Can you reproduce the data beneath, keeping every line exact?

* begin Data segment *

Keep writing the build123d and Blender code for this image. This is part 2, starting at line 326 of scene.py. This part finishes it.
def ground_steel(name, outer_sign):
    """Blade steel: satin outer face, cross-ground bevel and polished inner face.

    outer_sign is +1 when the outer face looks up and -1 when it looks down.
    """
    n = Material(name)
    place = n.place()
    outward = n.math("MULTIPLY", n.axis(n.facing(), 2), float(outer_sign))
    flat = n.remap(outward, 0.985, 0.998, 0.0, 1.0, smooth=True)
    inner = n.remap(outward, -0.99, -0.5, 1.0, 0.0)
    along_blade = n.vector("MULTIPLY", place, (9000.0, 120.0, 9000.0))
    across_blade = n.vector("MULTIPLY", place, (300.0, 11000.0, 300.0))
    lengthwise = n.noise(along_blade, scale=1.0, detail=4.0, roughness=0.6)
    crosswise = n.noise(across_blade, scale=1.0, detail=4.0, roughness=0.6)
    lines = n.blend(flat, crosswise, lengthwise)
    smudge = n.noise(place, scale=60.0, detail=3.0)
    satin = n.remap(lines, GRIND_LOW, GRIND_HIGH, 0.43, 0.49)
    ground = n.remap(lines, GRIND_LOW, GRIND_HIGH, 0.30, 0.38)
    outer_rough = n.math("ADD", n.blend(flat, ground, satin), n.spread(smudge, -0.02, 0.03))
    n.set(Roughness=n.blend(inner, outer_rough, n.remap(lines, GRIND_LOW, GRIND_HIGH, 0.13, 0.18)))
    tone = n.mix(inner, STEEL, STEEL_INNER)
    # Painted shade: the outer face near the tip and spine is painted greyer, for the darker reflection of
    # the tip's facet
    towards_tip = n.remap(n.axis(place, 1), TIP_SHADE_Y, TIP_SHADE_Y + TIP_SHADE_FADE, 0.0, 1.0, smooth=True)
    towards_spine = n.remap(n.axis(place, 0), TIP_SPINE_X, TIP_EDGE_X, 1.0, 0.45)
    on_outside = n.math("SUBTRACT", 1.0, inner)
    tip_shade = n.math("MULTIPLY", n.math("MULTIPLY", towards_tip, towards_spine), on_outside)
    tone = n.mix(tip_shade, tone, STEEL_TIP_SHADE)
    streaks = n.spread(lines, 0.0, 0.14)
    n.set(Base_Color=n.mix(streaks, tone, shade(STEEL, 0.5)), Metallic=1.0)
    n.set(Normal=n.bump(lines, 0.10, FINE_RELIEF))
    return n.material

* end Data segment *

### Result of this task
Keep writing the build123d and Blender code for this image. This is part 2, starting at line 326 of scene.py. This part finishes it.
def ground_steel(name, outer_sign):
    """Blade steel: satin outer face, cross-ground bevel and polished inner face.

    outer_sign is +1 when the outer face looks up and -1 when it looks down.
    """
    n = Material(name)
    place = n.place()
    outward = n.math("MULTIPLY", n.axis(n.facing(), 2), float(outer_sign))
    flat = n.remap(outward, 0.985, 0.998, 0.0, 1.0, smooth=True)
    inner = n.remap(outward, -0.99, -0.5, 1.0, 0.0)
    along_blade = n.vector("MULTIPLY", place, (9000.0, 120.0, 9000.0))
    across_blade = n.vector("MULTIPLY", place, (300.0, 11000.0, 300.0))
    lengthwise = n.noise(along_blade, scale=1.0, detail=4.0, roughness=0.6)
    crosswise = n.noise(across_blade, scale=1.0, detail=4.0, roughness=0.6)
    lines = n.blend(flat, crosswise, lengthwise)
    smudge = n.noise(place, scale=60.0, detail=3.0)
    satin = n.remap(lines, GRIND_LOW, GRIND_HIGH, 0.43, 0.49)
    ground = n.remap(lines, GRIND_LOW, GRIND_HIGH, 0.30, 0.38)
    outer_rough = n.math("ADD", n.blend(flat, ground, satin), n.spread(smudge, -0.02, 0.03))
    n.set(Roughness=n.blend(inner, outer_rough, n.remap(lines, GRIND_LOW, GRIND_HIGH, 0.13, 0.18)))
    tone = n.mix(inner, STEEL, STEEL_INNER)
    # Painted shade: the outer face near the tip and spine is painted greyer, for the darker reflection of
    # the tip's facet
    towards_tip = n.remap(n.axis(place, 1), TIP_SHADE_Y, TIP_SHADE_Y + TIP_SHADE_FADE, 0.0, 1.0, smooth=True)
    towards_spine = n.remap(n.axis(place, 0), TIP_SPINE_X, TIP_EDGE_X, 1.0, 0.45)
    on_outside = n.math("SUBTRACT", 1.0, inner)
    tip_shade = n.math("MULTIPLY", n.math("MULTIPLY", towards_tip, towards_spine), on_outside)
    tone = n.mix(tip_shade, tone, STEEL_TIP_SHADE)
    streaks = n.spread(lines, 0.0, 0.14)
    n.set(Base_Color=n.mix(streaks, tone, shade(STEEL, 0.5)), Metallic=1.0)
    n.set(Normal=n.bump(lines, 0.10, FINE_RELIEF))
    return n.material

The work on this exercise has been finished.